## Begin STORED DATA
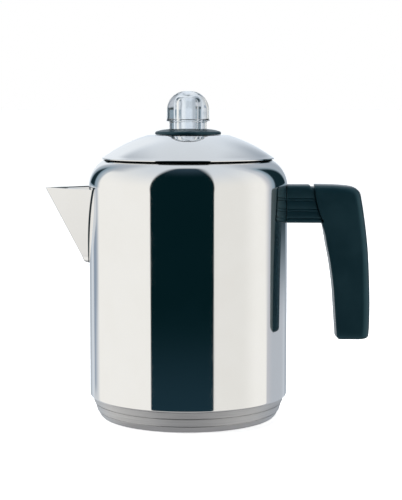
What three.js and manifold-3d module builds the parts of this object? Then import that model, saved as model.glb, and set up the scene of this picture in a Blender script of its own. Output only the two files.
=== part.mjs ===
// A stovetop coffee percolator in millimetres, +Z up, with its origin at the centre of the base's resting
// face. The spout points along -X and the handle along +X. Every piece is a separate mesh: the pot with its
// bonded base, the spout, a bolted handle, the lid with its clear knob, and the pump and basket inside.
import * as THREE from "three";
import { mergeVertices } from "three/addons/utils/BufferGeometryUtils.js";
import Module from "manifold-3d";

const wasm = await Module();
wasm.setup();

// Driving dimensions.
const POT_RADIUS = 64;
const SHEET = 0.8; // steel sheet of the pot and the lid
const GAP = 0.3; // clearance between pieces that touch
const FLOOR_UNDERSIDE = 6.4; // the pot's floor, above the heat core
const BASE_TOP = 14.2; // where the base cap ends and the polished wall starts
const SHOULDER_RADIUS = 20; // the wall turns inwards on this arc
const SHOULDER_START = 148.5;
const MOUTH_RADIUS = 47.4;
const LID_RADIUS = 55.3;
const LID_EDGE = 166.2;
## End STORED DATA
● WORK TO DO: Extract all of the data exactly as written.

● EXERCISE RESULT:
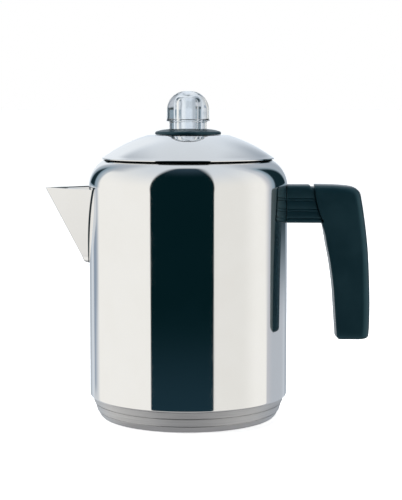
What three.js and manifold-3d module builds the parts of this object? Then import that model, saved as model.glb, and set up the scene of this picture in a Blender script of its own. Output only the two files.
=== part.mjs ===
// A stovetop coffee percolator in millimetres, +Z up, with its origin at the centre of the base's resting
// face. The spout points along -X and the handle along +X. Every piece is a separate mesh: the pot with its
// bonded base, the spout, a bolted handle, the lid with its clear knob, and the pump and basket inside.
import * as THREE from "three";
import { mergeVertices } from "three/addons/utils/BufferGeometryUtils.js";
import Module from "manifold-3d";

const wasm = await Module();
wasm.setup();

// Driving dimensions.
const POT_RADIUS = 64;
const SHEET = 0.8; // steel sheet of the pot and the lid
const GAP = 0.3; // clearance between pieces that touch
const FLOOR_UNDERSIDE = 6.4; // the pot's floor, above the heat core
const BASE_TOP = 14.2; // where the base cap ends and the polished wall starts
const SHOULDER_RADIUS = 20; // the wall turns inwards on this arc
const SHOULDER_START = 148.5;
const MOUTH_RADIUS = 47.4;
const LID_RADIUS = 55.3;
const LID_EDGE = 166.2;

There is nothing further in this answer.